Chick understandably denies that the film is a fictionalised account of his own student years. “I’m not the Coles’ character,” he says. “But I went to Sarah Lawrence for about two years around that time, so it’s a world that I know. None of those characters is necessarily based on any specific person, but they are types of people I feel familiar with.”

Chick did indeed attend Sarah Lawrence - a school which, as he points out, “is so liberal, they don’t have majors” - in the mid-nineties. It is one of the most expensive colleges in the US, and Chick, who decided to study “something in Fine Arts”, was on a scholarship for which he suddenly became ineligible.

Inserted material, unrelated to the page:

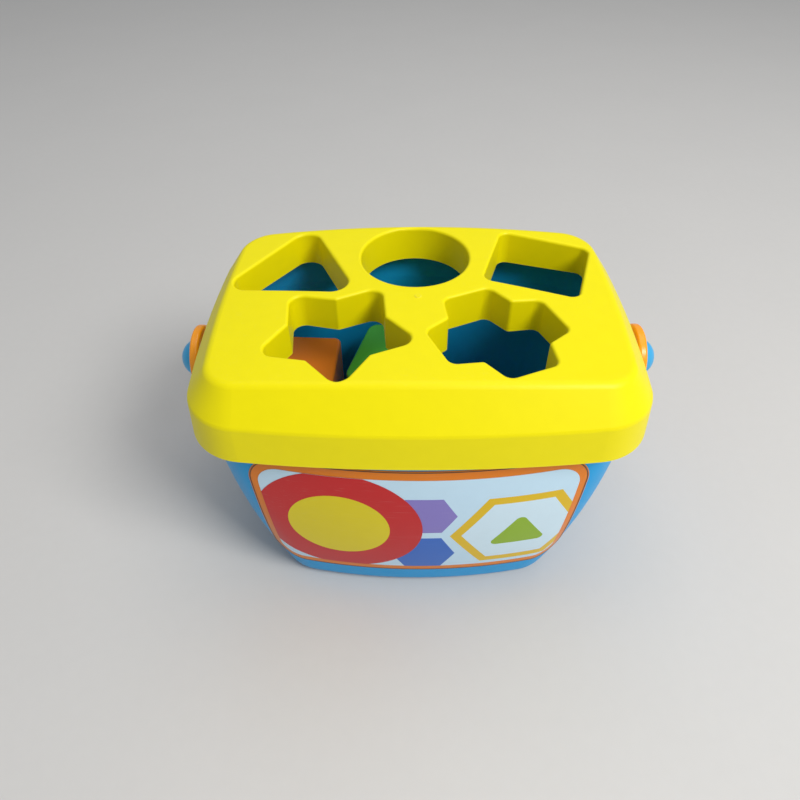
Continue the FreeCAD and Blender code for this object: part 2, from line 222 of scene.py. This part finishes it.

Unable to afford the fees and pretty dissatisfied with his studies anyway, he went travelling, ending up in Nepal.

The Himalayas are famed for bringing out the spiritual side in western travellers. But for Chick, they provoked a quite different realisation. “For some reason, I decided I wanted to do film,” he says. “I think one of the things that led me to leave school - other than the cost - was the fact that I was sort of turned off by how insular and academic the New York art scene was, and it wasn’t something that I felt I really wanted to be part of. I wanted to do something that was a visual art but that was more acceptable - had more structure to it. And, even though I grew up in New Hampshire and people just weren’t film-makers - it was not a viable career - film seemed like the most sensible place to go.”